Zen Contemporary Asian Cuisine
WHERE: 3016 Lyndale Avenue South
PRICE: $10 - $20
Recently opened Zen Contemporary Asian Cuisine is so new, it actually still smells a little like paint. Opened about a month ago, the fusion restaurant offers Asian food for every palette, from Vietnamese pho soup to peanut fried pad Thai to traditional grilled Korean ribs.
At $10 to $15 a dish, the restaurant’s prices aren’t economical enough for an everyday visit. However, it’s a peaceful departure from pricey upscale restaurants.
A&E recommends starting with the heaping Wonton Napoleon appetizer, one of Zen’s specialties. The wanton is a piling of fried wafer pastry sandwiches with cream cheese and avocados and topped with turnings of fresh crab meat, and set next to a whirl of tossed salad greens in savory vinaigrette.
Past that, most of the food, though often splayed artfully across the plate, lacks originality that would keep the customers coming back. The Zen Lo Mein features deliciously sautéed carrots and onions with salty marinated chicken, but the noodles needed a savory sauce, so the dry dish as a whole missed its mark.
Though the food’s design is crafty, the building’s décor fails to inspire enlightenment implied by the restaurant’s name.
While the interior’s color palette hails deep plum and soporific violet with dainty lavender accents, the cavernous dining area only provides seating around the perimeter. This exposes an enormous stretch of salt and pepper carpet reminiscent of a middle school play area.
Luckily, the service at Zen is in a grade all its own. From start to finish, the staff was helpful without hovering and consistently pleasant.
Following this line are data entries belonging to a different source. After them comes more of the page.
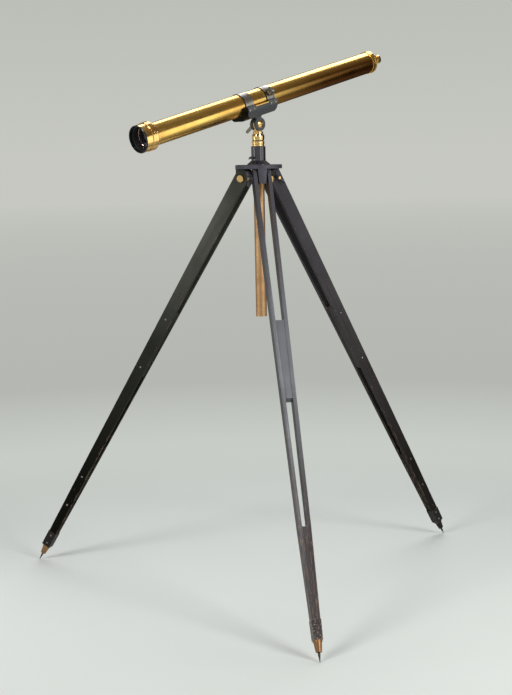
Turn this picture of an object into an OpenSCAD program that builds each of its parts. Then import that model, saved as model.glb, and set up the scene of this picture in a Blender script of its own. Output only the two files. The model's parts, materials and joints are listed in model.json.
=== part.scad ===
// Brass refracting telescope on a black wooden tripod.
// +Z is up and the front leg points along -Y. The origin lies on the floor under the middle of
// the three feet's box, so the tripod's own axis stands a quarter of the foot radius behind it.

/* [Aim] */
// Direction of the eyepiece end, turned from +X towards +Y
aim_az = 32.8; // [0:1:360]
// Rise of the eyepiece end above the horizontal
aim_el = 14.2; // [-20:0.1:25]

/* [Tripod legs] */
// Length of a leg from its hinge to the point of its spike
leg_len = 1662; // [1400:1:1800]
// Angle of a spread leg from the vertical
splay = 31.2; // [24:0.1:34]
// Distance of the leg hinges from the tripod's axis
hinge_r = 55; // [52:1:60]
// Thickness of a leg rail at its top
rail_t = 12; // [9:0.5:14]
// Depth of a leg rail at its hinge
rail_depth_top = 50; // [44:1:56]
// Depth of a leg at the shoe
rail_depth_foot = 30; // [26:1:34]
// Half of the gap between the rails at the hinge
rail_gap_top = 18.6; // [16:0.2:22]
// Half of the gap between the rails at the foot block
rail_gap_low = 8.5; // [7:0.5:11]
// Half of the leg's width where it enters the ferrule
foot_half_w = 13; // [11.5:0.5:15]
// Length of the parallel stretch of the rails below the hinge
rail_parallel = 45; // [30:1:60]
// Distance of the middle block's top from the hinge
mid_block_from = 545; // [450:5:600]
// Length of the middle block
mid_block_len = 275; // [150:5:300]
// Length of the foot block above the wood's end
foot_block_len = 350; // [260:5:450]
// Depth by which the blocks lie back from the rails' faces
block_recess = 1.5; // [0.5:0.1:3]

/* [Leg feet] */
// Distance of the spike's point from the end of the wood
foot_len = 67; // [55:1:80]
// Length of the metal shoe round the wood's end
shoe_len = 60; // [30:1:90]
// Gap between the shoe and the wood
shoe_gap = 0.2; // [0.1:0.05:0.4]
// Wall of the shoe
shoe_wall = 1.5; // [1:0.1:2.5]
// Thickness of the shoe's end plate
shoe_end_t = 1.8; // [1:0.1:3]
// Radius of the wooden tenon in the ferrule
tenon_r = 8.6; // [7:0.1:9]
// Length of the tenon
tenon_len = 17; // [10:0.5:20]
// Radius of the ferrule's upper rim
ferrule_r = 14; // [13:0.5:16]
// Height by which that rim stands out
ferrule_rim = 1.1; // [0.5:0.1:2]
// Radius of the ferrule's lower end
ferrule_end_r = 9.5; // [8.5:0.5:11]
// Length of the ferrule
ferrule_len = 36; // [30:1:40]
// Radius of the spike
spike_r = 4; // [3:0.1:5]
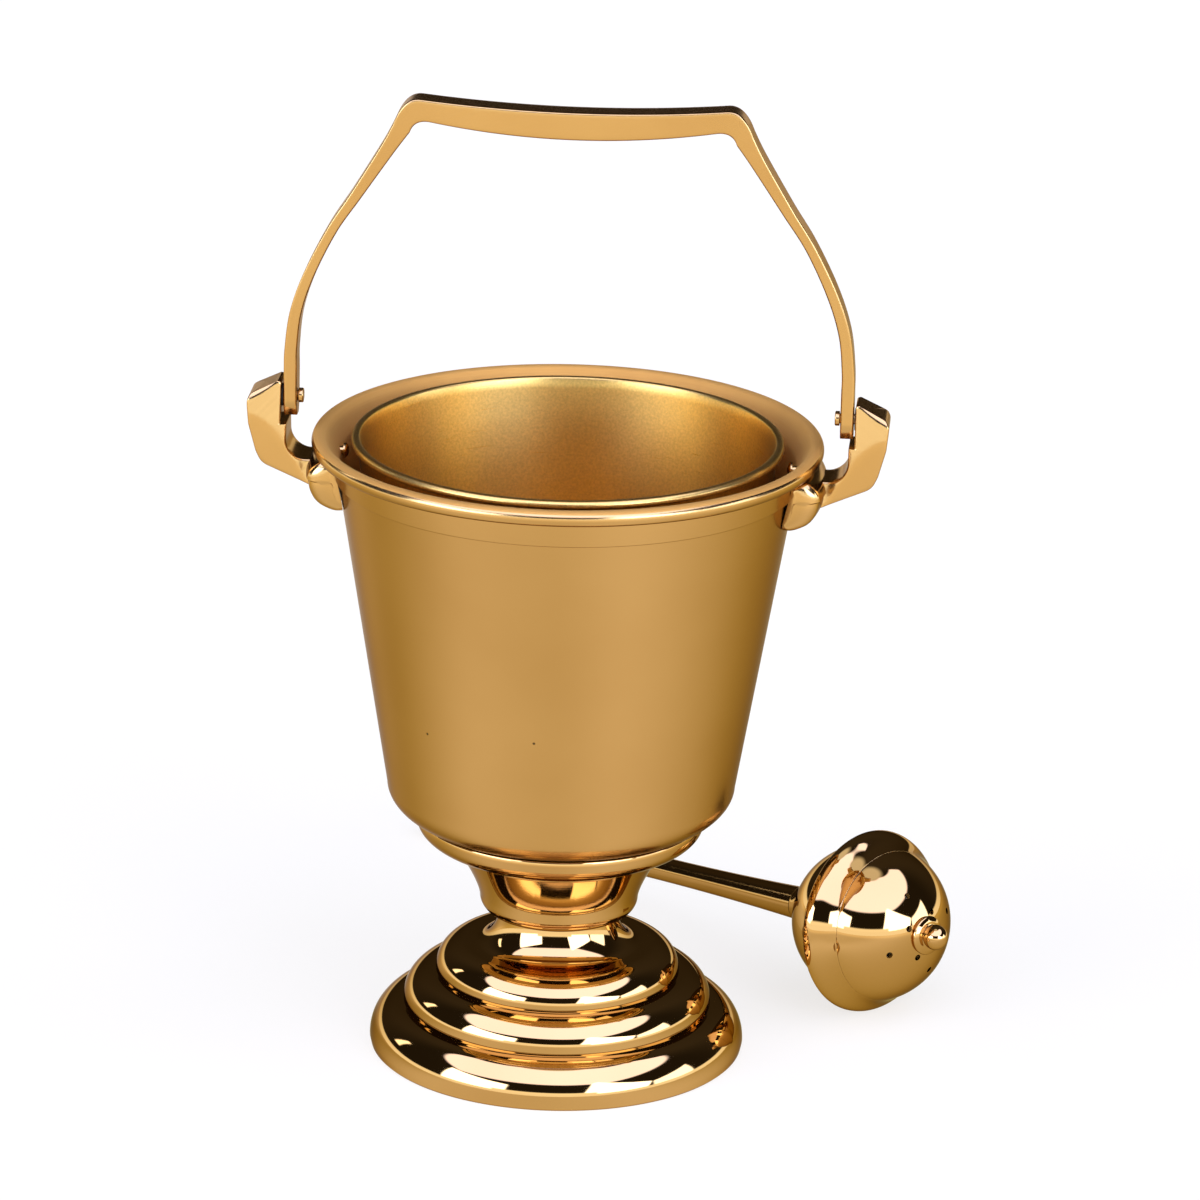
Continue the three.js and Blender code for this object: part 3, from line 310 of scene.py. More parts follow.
knop_rise = np.linspace(0, 1, 24)[1:, None]
knop_outline = np.vstack([
    [[bolt_bore, 43.1]],
    arc(19.0, 48.1, 5.0, 5.0, -90, 0, 16),
    np.hstack([24.0 + 7.5 * knop_rise ** 1.4, 48.1 + 15.6 * knop_rise]),
    [[bolt_bore, 63.7]],
])
pot_piece("knop_collar", eased(knop_outline, 0.35), polished_brass, "pot",
          ["knop"])

# Saucer
# The shallow cup that the bowl sits in, spun from thick sheet and polished.
# Its top follows the bowl's underside, and the centre bolt clamps both together.

bowl_turn = (27.5, 84.695)
saucer_outline = np.vstack([
    [[bolt_bore, 64.0]],
    arc(26.0, 72.8, 17.5, 8.8, -90, 0, 30),
    arc(*bowl_turn, 25.3, 13.4, -51.64, -90, 14),
    [[bolt_bore, 71.295]],
])
pot_piece("saucer_cup", eased(saucer_outline, 0.4), polished_brass, "pot",
          ["saucer"])

# Bowl
# A bucket spun from brass sheet, with a raised band under its rolled rim.
# Its wall keeps the fine rings of the lathe under the polish, with a few small dark specks, and
# its inside and the top of its rim are left dull, as the lathe leaves them, in a lighter, warmer
# brass that is painted light, lifting the shade in the gap under the rim.

bowl_brass = brass("bowl_brass", (0.66, 0.42, 0.16), (0.625, 0.39, 0.143),
                   (0.17, 0.25), 0.04, pot_middle, 1500, specks=0.02)
# painted light: a lighter, warmer, dull copy of the brass for the shaded inside and rim top
bowl_inside_painted_light_brass = brass("bowl_inside_painted_light_brass", (0.76, 0.45, 0.115), (0.70, 0.40, 0.10),
                          (0.70, 0.80), 0.04, pot_middle, 1500)
bowl_outline = np.vstack([
    eased(np.vstack([
        arc(*bowl_turn, 25.0, 13.1, -90, 0, 36),
        [[68.244, 180.595], [69.25, 180.895], [70.076, 187.595], [71.2, 188.6]],
    ]), 0.25, closed=False),
    arc(73.676, 190.995, 2.4, 2.4, -135, 135, 34),
    eased([[70.976, 190.995], [68.95, 188.1], [67.75, 186.195], [67.2, 183.0]], 0.8, closed=False),
    arc(*bowl_turn, 23.6, 11.7, 0, -90, 24),
    [[bolt_bore, 72.995], [bolt_bore, 71.595]],
])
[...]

Depending on what’s needed for a personal dining experience, Zen may be a tad disappointing. Hopefully, when it gets acclimated to a client base, the menu will be expanded and the liquor license will be approved.
Moto-I
WHERE: 2940 Lyndale Ave South
PRICE: $5-$15
As the name “Moto,” Japanese for “beginning,” implies, Lyn-Lake’s new Japanese-fusion restaurant may be the start of an unprecedented cult following. The new restaurant is the first sake brewery outside of Japan. This is reflected in the menu, which mostly features everything from cabernet sauvignon to light, sweet junmai nama sake , and only a tiny array of delicious food.
Each shot of the seven kinds of sake runs about seven bucks, and pairs excellently with the menu’s spicy dishes.
The menu features delicious, tiny appetizers for $3 to $7 each. The first sub-group is labeled “Snacks that go with alcohol,” so nothing is left to the imagination. It ranges from dried squid sautéed in wasabi mayo and Thai beef jerky in chili-onion sriracha sauce to fried shishito peppers smothered in kosher salt and a light oil.
The restaurant’s interior is clean, with a drop-down glass ceiling and dark-lined booths. The restaurant’s simple lines are pleasing to the eye and provide a minimalistic but elegant atmosphere for a simple dinner date or a precursor to a night on the town.